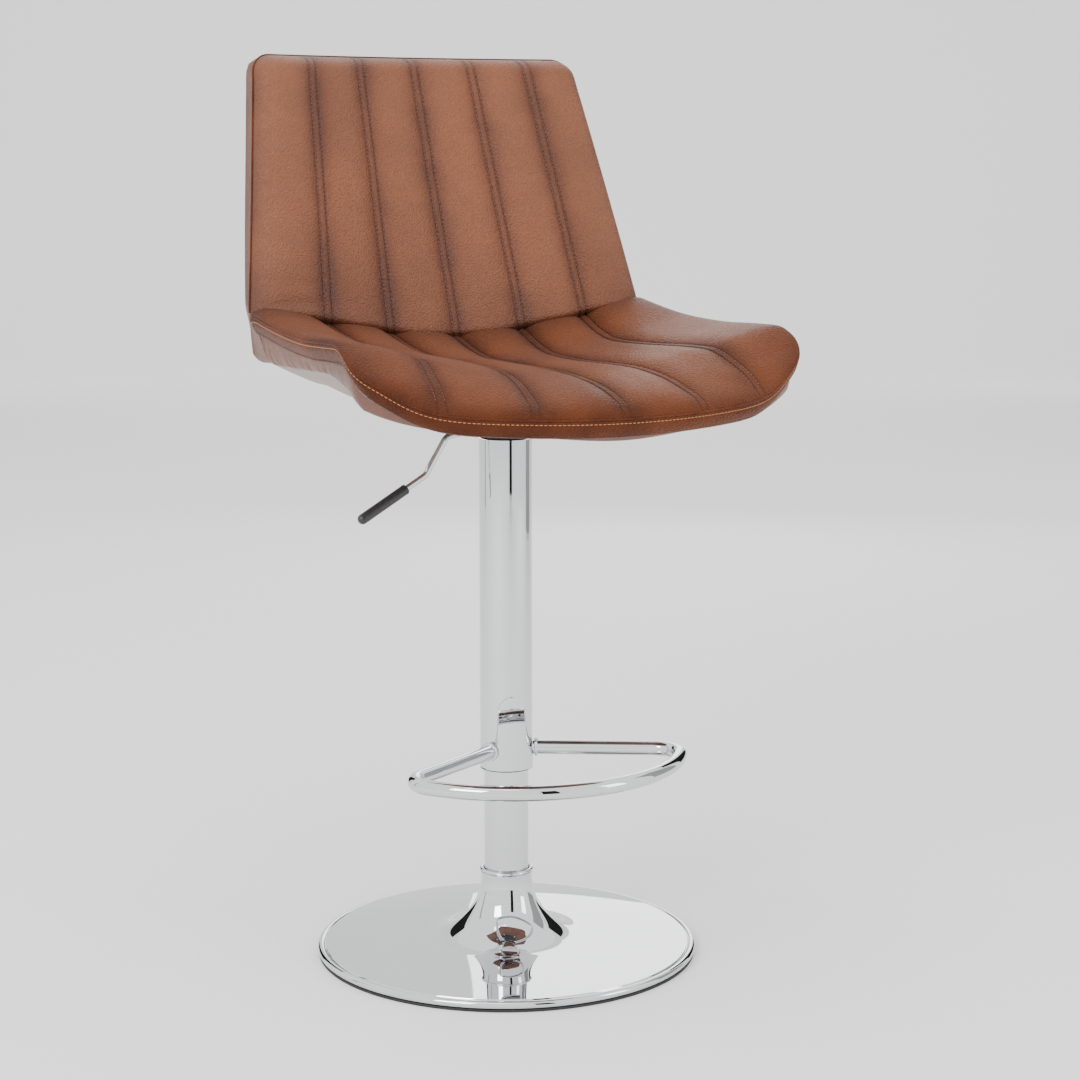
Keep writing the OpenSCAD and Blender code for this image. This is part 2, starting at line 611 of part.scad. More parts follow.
module lever_rod() {
    color("silver") difference() {
        union() {
            ring_stack(tube_rings(lever_line, lever_d / 2, function(p, h) flat_xz(p, h)));
            translate([-fulcrum_x - 9, -5, pin_z - 3.5]) cube([13, 10, 7]);
            translate([-fulcrum_x, -5, pin_z - 1.2]) cube([fulcrum_x + 4, 10, 4.7]);
            cylinder_from(hub_top + 1.4, pin_z, 2);
        }
        translate([-fulcrum_x, 20, pin_z]) rotate([90, 0, 0]) cylinder(r = 2.5 + run_fit, h = 40, $fn = 32);
    }
}
function grip_outline() = let (r = grip_d / 2, h = norm(grip_end - lever_path[3])) concat(
    [[0, 0], [r - 1, 0], [r, 1]],
    [for (a = [0 : 15 : 90]) [r * cos(a), h - r + r * sin(a)]]);
module lever_grip() {
    color("black") {
        translate([lever_path[3][0], 0, lever_path[3][1]])
            rotate([0, 90 - atan2(grip_end[1] - lever_path[3][1], grip_end[0] - lever_path[3][0]), 0])
            rotate_extrude() polygon(grip_outline());
    }
}
module valve_button() {
    color("gray") cylinder_from(cyl_top - 22, hub_top + 0.8, 3);
}

base_plate();
base_floor_ring();
ballast_plate();
base_bolts();
column_flange();
lower_tube();
tube_floor();
bearing_lower_race();
bearing_balls();
guide_bush();
bearing_upper_race();
piston_rod();
rod_clip();
rod_bumper();
piston();
gas_cylinder();
cylinder_gland();
tube_top_ring();
cover_tube();
cover_tube_bush();
footrest_loop();
footrest_saddle();
mount_hub();
lever_bracket();
fulcrum_pin();
mount_plate();
mount_washers();
mount_bolts();
tee_nuts();
seat_shell();
underside_cover();
back_cover();
seat_cushion();
back_cushion();
lever_rod();
lever_grip();
valve_button();
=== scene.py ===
import math
import bpy
import numpy as np
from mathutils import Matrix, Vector


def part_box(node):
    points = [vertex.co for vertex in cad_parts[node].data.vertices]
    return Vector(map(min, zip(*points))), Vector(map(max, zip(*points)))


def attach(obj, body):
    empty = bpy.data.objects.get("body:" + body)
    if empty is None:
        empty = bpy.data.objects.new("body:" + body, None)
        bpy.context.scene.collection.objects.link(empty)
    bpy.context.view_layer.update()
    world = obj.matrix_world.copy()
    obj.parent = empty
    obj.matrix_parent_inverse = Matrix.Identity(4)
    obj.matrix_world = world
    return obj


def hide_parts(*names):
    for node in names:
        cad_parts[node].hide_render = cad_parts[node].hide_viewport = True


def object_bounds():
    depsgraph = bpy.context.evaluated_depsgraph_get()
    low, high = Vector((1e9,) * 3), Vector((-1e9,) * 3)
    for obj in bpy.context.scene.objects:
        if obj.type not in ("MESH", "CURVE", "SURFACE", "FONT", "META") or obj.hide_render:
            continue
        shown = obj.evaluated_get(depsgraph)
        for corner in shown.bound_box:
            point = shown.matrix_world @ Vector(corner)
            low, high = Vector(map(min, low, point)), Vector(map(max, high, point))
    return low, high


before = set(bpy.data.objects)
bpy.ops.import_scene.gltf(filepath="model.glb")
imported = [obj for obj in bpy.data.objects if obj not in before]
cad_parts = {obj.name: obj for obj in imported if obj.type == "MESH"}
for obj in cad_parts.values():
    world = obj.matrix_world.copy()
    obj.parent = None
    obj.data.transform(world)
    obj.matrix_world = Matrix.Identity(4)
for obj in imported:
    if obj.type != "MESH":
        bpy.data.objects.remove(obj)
cad_box = [list(corner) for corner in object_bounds()]

# ---- Studio ----
# A plain pale floor, a bright room with a few dark flags for the chrome to mirror, and soft
# panel lights. The camera stands in front of the sitter's right knee, a little under eye level.
camera_place = (-1.0405, -2.1173, 0.8009)
camera_tilt = 90 - 9.137
camera_turn = -27.0
camera_lens = 80.0

bpy.ops.object.select_all(action="DESELECT")
bpy.ops.object.camera_add(location=camera_place,
                          rotation=(math.radians(camera_tilt), 0, math.radians(camera_turn)))
camera = bpy.context.object
camera.data.lens = camera_lens
bpy.context.scene.camera = camera


stool_middle = (0, 0, 0.65)
room_light = 1.75


def panel_light(name, place, width, height, power):
    """A soft rectangular light turned to the middle of the stool, in metres and watts."""
    bpy.ops.object.light_add(type="AREA", location=place)
    lamp = bpy.context.object
    lamp.name = name
    lamp.data.shape = "RECTANGLE"
    lamp.data.size = width
    lamp.data.size_y = height
    lamp.data.energy = power
    lamp.rotation_euler = (Vector(stool_middle) - Vector(place)).to_track_quat("-Z", "Y").to_euler()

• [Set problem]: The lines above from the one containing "base_plate();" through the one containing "for node in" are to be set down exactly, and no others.

• [Full response]:
base_plate();
base_floor_ring();
ballast_plate();
base_bolts();
column_flange();
lower_tube();
tube_floor();
bearing_lower_race();
bearing_balls();
guide_bush();
bearing_upper_race();
piston_rod();
rod_clip();
rod_bumper();
piston();
gas_cylinder();
cylinder_gland();
tube_top_ring();
cover_tube();
cover_tube_bush();
footrest_loop();
footrest_saddle();
mount_hub();
lever_bracket();
fulcrum_pin();
mount_plate();
mount_washers();
mount_bolts();
tee_nuts();
seat_shell();
underside_cover();
back_cover();
seat_cushion();
back_cushion();
lever_rod();
lever_grip();
valve_button();
=== scene.py ===
import math
import bpy
import numpy as np
from mathutils import Matrix, Vector


def part_box(node):
    points = [vertex.co for vertex in cad_parts[node].data.vertices]
    return Vector(map(min, zip(*points))), Vector(map(max, zip(*points)))


def attach(obj, body):
    empty = bpy.data.objects.get("body:" + body)
    if empty is None:
        empty = bpy.data.objects.new("body:" + body, None)
        bpy.context.scene.collection.objects.link(empty)
    bpy.context.view_layer.update()
    world = obj.matrix_world.copy()
    obj.parent = empty
    obj.matrix_parent_inverse = Matrix.Identity(4)
    obj.matrix_world = world
    return obj


def hide_parts(*names):
    for node in names:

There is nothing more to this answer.